Ta learned of the AWB Vietnam trip from an email the Center for Community Engagement sent to students last spring semester. Ta, who is involved in other leadership positions on campus — Honors student, Administrative Scholar, tutor at Center for Learning & Academic Success (CLAS) — jumped on the opportunity to apply. In July, she learned of her leadership position as one of six students selected for the trip.

“I am honored and proud to have served as the student leader,” she said. “Being selected for this trip was a revelation of who I am, and who I wanted to be.”

The group left for Vietnam on Jan. 4, arriving in Hanoi the next day. They immediately traveled from Hanoi to the work site in Tan Hoa to work on building the walls of a house for a week.

“We shared our moment of the day at dinner, and these are the moments we will carry for the rest of our lives,” she said.

Ta said the group spent most of the time mixing cement and layering bricks for the nine foot home. The father, who walked around with a hard hat, was very involved in the entire process.

“Even though I don’t speak Vietnamese, [the father] understood what I needed,” she said. “It was a nice, unspoken communication. I tried my best speaking without speaking.”

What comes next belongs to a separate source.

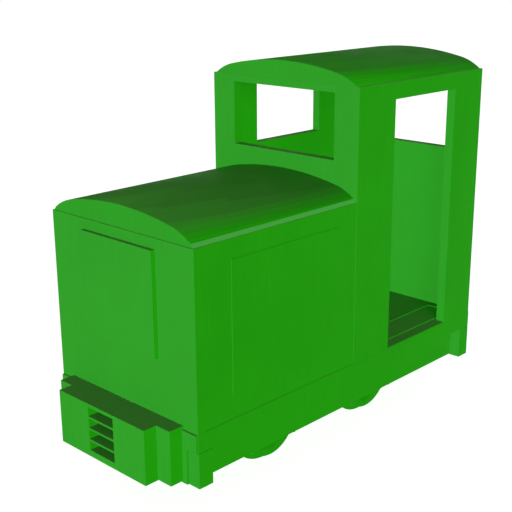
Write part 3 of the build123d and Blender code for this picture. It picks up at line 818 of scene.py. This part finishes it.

Ta did not let the language barrier become a disadvantage for her.

“I wanted to see Vietnam through my own eyes and not through a translator,” she said.

Ta overcame her fear of heights by climbing up a ladder on-to scaffolding. Scaffolding, in this scenario, was standing on wooden planks supported by bamboo sticks tied with rope, to plaster bricks and cement. After she settled, she took 20-30 seconds of her three-hour stay on the scaffolding to reflect.

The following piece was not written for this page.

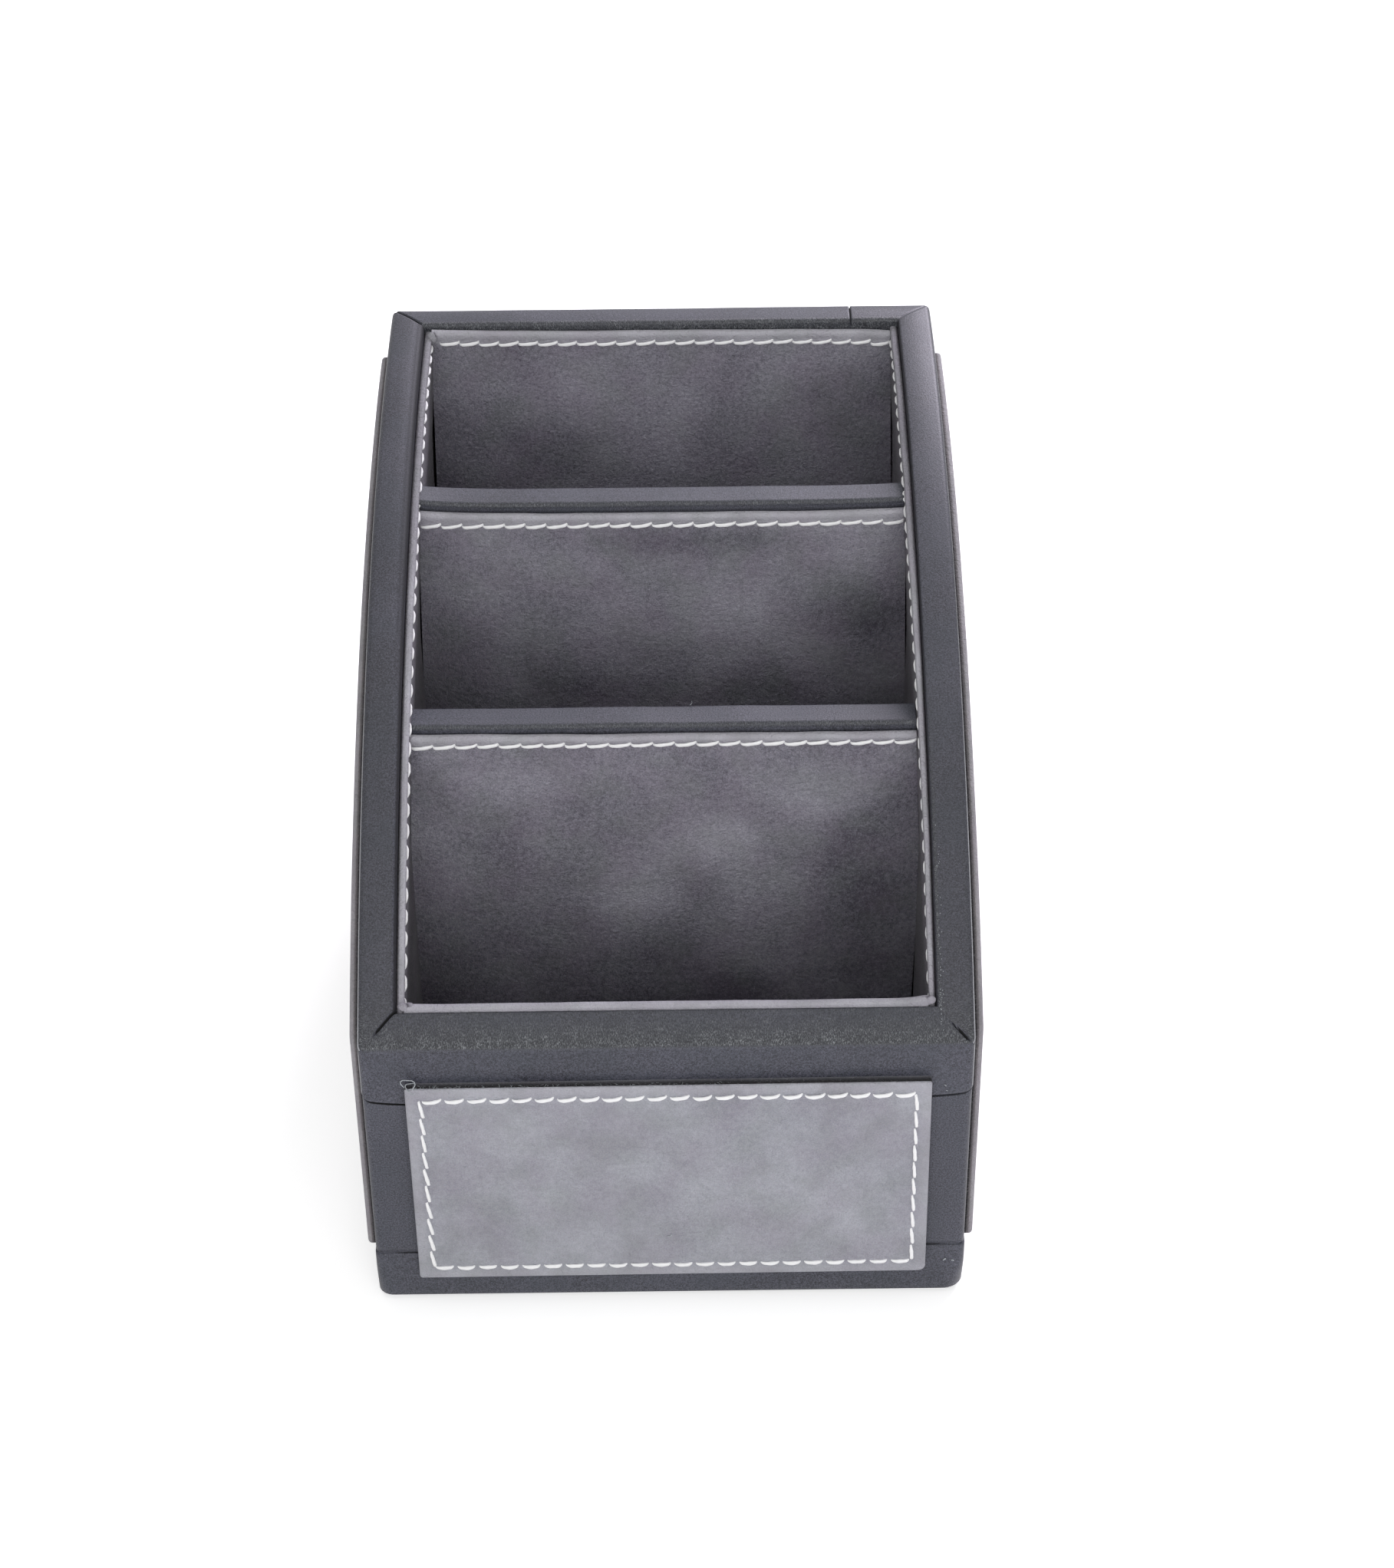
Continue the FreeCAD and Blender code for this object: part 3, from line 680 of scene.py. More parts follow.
def hole_marks(count, span):
    """Places along a seam, from its start, that show its needle holes: six for each stitch."""
    shares = (0.0, 0.055, 0.17, 0.5, 0.83, 0.945)
    return [(index + share) * span / count for index in range(count) for share in shares] + [span]


def dent(along, across, pitch):
    """How far nubuck is drawn in beside a seam: a shallow valley with a pit at each needle hole."""
    to_hole = abs((along / pitch + 0.5) % 1 - 0.5) * pitch
    return 0.09 * bell(across, 0.6) + 0.16 * bell(to_hole, 0.3) * bell(across, 0.38)


def band_at(level, through):
    """How pale a lining is at a level below its top: a worn band between its top and its seam.

    The pale band is partly worn and partly painted light from above. Towards its back, through the
    board, it is painted dark, as the shade where it dips behind the rim.
    """
    painted_light = mix(0.6, 1.0, smooth((level + 1.5) / 1.2)) * smooth((level + 2.5) / 0.8)
    return mix(painted_light, -0.9, smooth((through - 0.75) / 0.6))


def bow(lift, x):
    middle, left, left_reach, right, right_reach = lift
    return (middle + left * math.exp(-(x + LINED) / left_reach)
            + right * math.exp(-(LINED - x) / right_reach))


def rounded_end(from_end, radius):
    """How far a lining's top has dropped where its end is folded round."""
    short = max(0.0, radius - from_end)
    return radius - math.sqrt(max(0.0, radius ** 2 - short ** 2))


def hollow(side, y, z):
    """How far a side lining's face stands back from its top, towards its board."""
    top = arc_height(y) - SIDE_LINING_DROP
    deepest = 1.3 if side < 0 else 1.15
    return deepest * smooth((top - 3.0 - z) / 26) * smooth((z - 8.0) / 10)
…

“From the moment I looked up, I saw mountains, houses, and villages; I had a beautiful 360-degree view,” she said. “In the process of getting comfortable with going on scaffolding, I made a difference in someone else’s life. It was an exhilarating moment.”

A couple hours into working on a scaffolding, Ta also heard a church-like choir singing from the community center, just steps away from their work site and family’s old home.

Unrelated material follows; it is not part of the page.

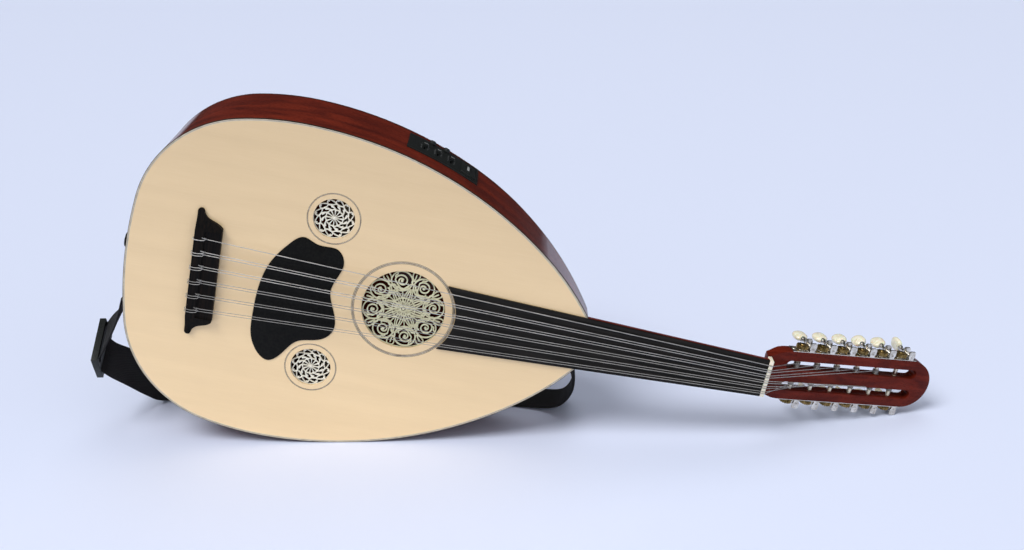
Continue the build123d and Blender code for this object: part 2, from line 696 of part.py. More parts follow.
def as_one(piece):
    """A piece, or several alike, as one shape to export."""
    if isinstance(piece, list):
        solids = [s for p in piece for s in p.solids()]
        return Compound(children=solids)
    return piece


def main():
    os.makedirs("parts", exist_ok=True)
    parts = {name: as_one(piece) for name, piece in pieces().items()}
    stand = Rot(0, TILT, 0)
    standing_parts = {name: stand * part for name, part in parts.items()}
    boxes = [part.bounding_box() for part in standing_parts.values()]
    x_mid = (min(b.min.X for b in boxes) + max(b.max.X for b in boxes)) / 2
    y_mid = (min(b.min.Y for b in boxes) + max(b.max.Y for b in boxes)) / 2
    z_low = min(b.min.Z for b in boxes)
    for name, part in standing_parts.items():
        export_step(Pos(-x_mid, -y_mid, -z_low) * part, "parts/%s.step" % name)
    print("origin shift", x_mid, y_mid, z_low, "tilt", TILT, "pieces", len(parts))


main()
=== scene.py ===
import bmesh
import bpy
import json
from math import atan2, cos, hypot, pi, radians, sin, sqrt, tau
from mathutils import Matrix, Vector


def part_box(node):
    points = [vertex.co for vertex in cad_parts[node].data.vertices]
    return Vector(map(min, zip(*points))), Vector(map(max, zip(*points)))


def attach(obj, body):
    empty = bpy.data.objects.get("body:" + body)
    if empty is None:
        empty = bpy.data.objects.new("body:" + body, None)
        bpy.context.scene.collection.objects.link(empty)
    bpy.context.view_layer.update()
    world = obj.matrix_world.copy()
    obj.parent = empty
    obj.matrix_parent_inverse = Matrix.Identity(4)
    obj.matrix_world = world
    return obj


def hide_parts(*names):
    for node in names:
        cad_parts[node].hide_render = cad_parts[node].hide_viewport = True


# The looks of the oud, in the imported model's frame. Pieces are drawn along the oud's own lines, in
# millimetres: X from the tail to the head, Y from the soundboard to the back, Z towards the bass side, with
# zero at the main rosette's centre on the soundboard's face. placed() turns such a point into the frame's
# metres.

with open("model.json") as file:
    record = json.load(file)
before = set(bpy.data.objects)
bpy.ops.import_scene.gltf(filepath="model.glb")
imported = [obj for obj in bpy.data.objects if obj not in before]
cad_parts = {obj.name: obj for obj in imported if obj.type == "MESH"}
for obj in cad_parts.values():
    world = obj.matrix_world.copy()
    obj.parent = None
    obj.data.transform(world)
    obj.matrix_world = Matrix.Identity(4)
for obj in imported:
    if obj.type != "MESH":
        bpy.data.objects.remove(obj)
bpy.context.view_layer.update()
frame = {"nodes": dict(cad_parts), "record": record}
MM = 0.001


def own_lines():
    """The matrix from the oud's own millimetres to the frame, found from the jack's axis and the rosette."""
    socket = next(m for m in frame["record"]["mounts"] if m["name"] == "plug_socket")
    along = -Vector(socket["axis"])
    behind = Vector((0, 1, 0))
    up = along.cross(behind)
    low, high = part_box("main_rosette")
    zero = (low + high) / 2
    zero.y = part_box("soundboard")[0].y
    turn = Matrix((along, behind, up)).transposed().to_4x4()
    return Matrix.Translation(zero) @ turn @ Matrix.Scale(MM, 4)


PLACE = own_lines()
TURN = PLACE.to_euler()


def placed(point):
    return PLACE @ Vector(point)


# The same driving dimensions as the CAD model
NUT_X = 402.0
NUT_T = 4.5
TIE_FRONT = -217.0
TIE_REAR = -227.5
TIE_TOP = -8.6
STRING_AT_BRIDGE = -7.0
STRING_AT_NUT = -4.3
ROSE_R = 45.0
ROSE_RING_R = 54.5
SMALL_AT = ((-88.0, 87.6), (-88.0, -87.6))
SMALL_R = 22.0
SMALL_RING_R = 27.85
BINDING_W = 2.5
TOP_T = 2.5
ROSE_T = 2.0
TAIL_ARC = (173.5, 0.0, 472.5, 180.0, 171.4)
CORNER_ARC = (-168.3, 51.7, 126.9, 171.4, 103.25)
SIDE_ARC = (-130.0, -110.8, 293.8, 103.25, 90.0)
UPPER_ARC = (-130.0, -252.0, 435.0, 90.0, 51.6)
SHOULDER_MID = (171.0, 61.0)
NECK_X = 197.0
NECK_HALF = 30.6
BACK_AT_ZERO = 92.0
BACK_TAPER = 0.067
BEND_X = 60.0
BACK_AT_NECK = 28.5
HEAD_TILT = radians(14)
HEAD_START_Y = 9.5
HEAD_HALF = 29.3
POST_S0 = 42.4
POST_PITCH = 25.5
POST_H = 7.5
POST_R = 2.5
MACHINES = 6
PLATE_OUT = HEAD_HALF + 1.2
WORM_Z = PLATE_OUT + 3.4
WORM_S = 10.2
BUTTON_H0 = 26.0
SIDES = ((1, "bass"), (-1, "treble"))
BRACKETS = ((0.8, 2.8), (12.2, 14.2))
SLIDER_X = (-10.0, 5.0, 20.0)
SLIDER_Y = 55.0
KNOB_X = (-3.0, 13.0)
KNOB_Y = 75.0
DOOR_X = (30.5, 49.0)
DOOR_Y = 40.0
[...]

“[The choir] came out of nowhere as we were working, it was relaxing and angelic,” she said. “It seemed like we were doing something holy.”

As a Bostonian from Malden, Massachusetts, Ta did not do well with the heat, but she pushed herself to keep on working. Her face was drenched in sweat, and was eventually dripping into the bucket of cement used to layer the bricks.

“I am really leaving a piece of myself in Vietnam, literally with my sweat in the family’s house,” Ta said with a laugh.

Besides fulfilling their agenda serving, the group also connected with the family. Ta said the girls loved playing with the boys, four-year-old Bak and nine-year-old Nam. Suffolk students Breanna Brown and Megan Decker bought a ball for the boys, and watched the biggest smile grow on their faces.

“Bak transformed throughout our time there, he turned into a social butterfly,” she said. “We watched him grow.”

Based on Ta’s observations, especially Bak’s reaction towards his gift, she noticed that Vietnam is not materialistic, as they are happy over simple things. Ta said that the family only gets to see the mother once in February when she returns home to Phu Tho from working in Saigon in order to provide financial support.

She thinks highly of Vietnam, even though the country is deemed as poor. The biggest culture shock Ta experienced was crossing a busy road filled with motorcyclists.

“Their lives are simple, everyone shares the same values,” she said. “Coming home to Boston was almost surreal, because I’ve seen what the real Vietnam is like.”

She also said that America is very competitive as a nation compared to Vietnam.

“We are always striving for excellence,” she said. “It takes a bit from who you are as a person; this trip has allowed me to reflect on myself, which emphasizes staying humble.”

On their last day, the group presented a photo frame to the family and Ta made a speech. Ta told the family they were honored and thankful for the opportunity to help. It is expected that the house will be completed in a few months.

“We were touched to be in Vietnam. We weren’t trying to impress the family, we just wanted to be there for them,” she said.

Ta also had the opportunity to visit Hung King Temple in Phu Tho, which was one of the best experiences of her life.

“The best moment was praying,” Ta said, who shares her family’s Buddhism faith. “I felt really connected to my family’s spiritual roots.”

After their stay in Phu Tho, the group stayed in Ha Long Bay for the night. She spent a rainy and cold afternoon kayaking while half of the group opted for streaming the river on bamboo boats. As the leader, Ta was really big on giving the girls their independence to make the trip theirs.

“I couldn’t let the rain stop me from going out there. There is something special about kayaking on the water,” she said. Ta felt inspired and mystical being surrounded by the limestone islands, adding that their beauty reminds her of how she has grown as a person.

“I’ve realized I made an impact for the family in Vietnam, and at the same time this trip has made an impression on me,” she said.

Ta gave special credit to Garcia, Associate Director Tim Albers of the Center for Community Engagement and Dominguez for recognizing her potential as a leader as well as selecting her to participate in the trip.

Ta said she recommends her peers to travel abroad, to learn, and give back.

“I can’t fully explain how wonderful it was to be there,” she said. “I will continue to dream about Vietnam, but Boston will always be home too.”